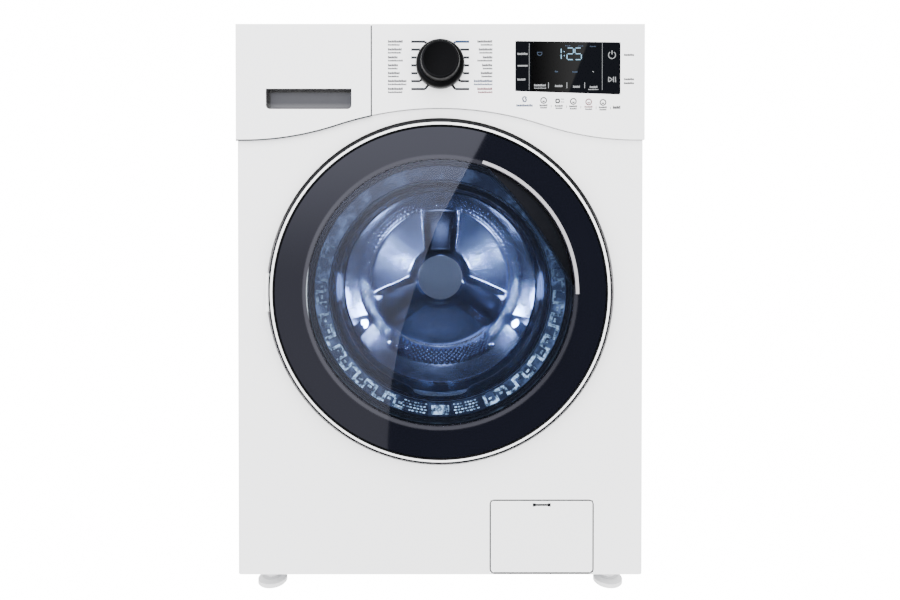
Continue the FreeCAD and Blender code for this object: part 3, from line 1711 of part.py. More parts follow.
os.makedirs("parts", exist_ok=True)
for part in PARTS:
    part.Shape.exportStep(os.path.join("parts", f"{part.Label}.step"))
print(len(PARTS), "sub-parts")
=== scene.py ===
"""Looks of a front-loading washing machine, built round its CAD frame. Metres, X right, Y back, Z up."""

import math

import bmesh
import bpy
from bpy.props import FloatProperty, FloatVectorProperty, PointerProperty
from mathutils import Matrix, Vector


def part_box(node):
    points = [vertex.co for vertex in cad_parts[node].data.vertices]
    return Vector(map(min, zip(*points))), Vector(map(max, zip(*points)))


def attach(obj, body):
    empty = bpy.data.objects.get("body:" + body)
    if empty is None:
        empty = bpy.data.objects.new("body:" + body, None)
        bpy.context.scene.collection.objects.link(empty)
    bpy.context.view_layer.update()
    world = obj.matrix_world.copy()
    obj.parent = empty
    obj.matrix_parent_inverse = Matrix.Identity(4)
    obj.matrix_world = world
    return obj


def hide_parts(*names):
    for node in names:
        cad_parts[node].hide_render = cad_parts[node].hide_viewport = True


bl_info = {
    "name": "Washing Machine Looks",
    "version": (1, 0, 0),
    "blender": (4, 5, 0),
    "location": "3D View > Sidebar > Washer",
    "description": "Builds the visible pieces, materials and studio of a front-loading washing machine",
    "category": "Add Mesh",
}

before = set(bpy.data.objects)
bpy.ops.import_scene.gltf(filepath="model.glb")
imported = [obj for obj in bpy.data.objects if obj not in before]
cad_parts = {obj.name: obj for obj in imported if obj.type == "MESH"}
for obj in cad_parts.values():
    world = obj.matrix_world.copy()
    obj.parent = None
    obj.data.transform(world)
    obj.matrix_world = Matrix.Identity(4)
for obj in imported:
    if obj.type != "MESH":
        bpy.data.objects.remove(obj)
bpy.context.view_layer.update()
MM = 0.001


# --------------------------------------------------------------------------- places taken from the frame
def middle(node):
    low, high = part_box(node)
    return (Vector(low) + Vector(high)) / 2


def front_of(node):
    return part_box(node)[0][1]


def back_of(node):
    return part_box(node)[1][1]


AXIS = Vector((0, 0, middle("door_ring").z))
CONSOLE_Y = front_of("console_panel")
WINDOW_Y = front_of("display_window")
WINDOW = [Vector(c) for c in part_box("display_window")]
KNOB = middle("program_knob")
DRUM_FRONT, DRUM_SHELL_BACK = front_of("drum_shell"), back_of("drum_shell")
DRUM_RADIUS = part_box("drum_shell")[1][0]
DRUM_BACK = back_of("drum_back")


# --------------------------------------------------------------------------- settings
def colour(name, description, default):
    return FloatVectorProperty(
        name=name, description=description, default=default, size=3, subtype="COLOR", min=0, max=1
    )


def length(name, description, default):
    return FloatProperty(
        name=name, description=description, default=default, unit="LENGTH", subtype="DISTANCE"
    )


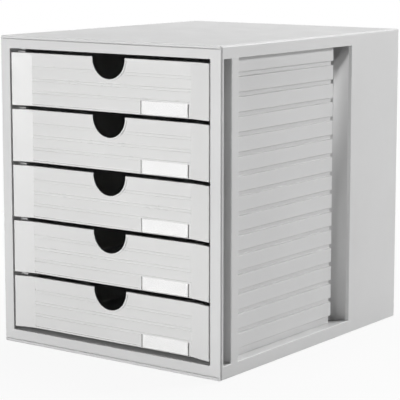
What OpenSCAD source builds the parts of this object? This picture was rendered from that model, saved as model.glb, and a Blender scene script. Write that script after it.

▬▬▬▬▬▬▬▬▬▬

What to produce: Return only the part of the records above that opens with the line containing "for part in" and closes with the line containing "imported = [obj", ends included.

Solution below:
for part in PARTS:
    part.Shape.exportStep(os.path.join("parts", f"{part.Label}.step"))
print(len(PARTS), "sub-parts")
=== scene.py ===
"""Looks of a front-loading washing machine, built round its CAD frame. Metres, X right, Y back, Z up."""

import math

import bmesh
import bpy
from bpy.props import FloatProperty, FloatVectorProperty, PointerProperty
from mathutils import Matrix, Vector


def part_box(node):
    points = [vertex.co for vertex in cad_parts[node].data.vertices]
    return Vector(map(min, zip(*points))), Vector(map(max, zip(*points)))


def attach(obj, body):
    empty = bpy.data.objects.get("body:" + body)
    if empty is None:
        empty = bpy.data.objects.new("body:" + body, None)
        bpy.context.scene.collection.objects.link(empty)
    bpy.context.view_layer.update()
    world = obj.matrix_world.copy()
    obj.parent = empty
    obj.matrix_parent_inverse = Matrix.Identity(4)
    obj.matrix_world = world
    return obj


def hide_parts(*names):
    for node in names:
        cad_parts[node].hide_render = cad_parts[node].hide_viewport = True


bl_info = {
    "name": "Washing Machine Looks",
    "version": (1, 0, 0),
    "blender": (4, 5, 0),
    "location": "3D View > Sidebar > Washer",
    "description": "Builds the visible pieces, materials and studio of a front-loading washing machine",
    "category": "Add Mesh",
}

before = set(bpy.data.objects)
bpy.ops.import_scene.gltf(filepath="model.glb")
imported = [obj for obj in bpy.data.objects if obj not in before]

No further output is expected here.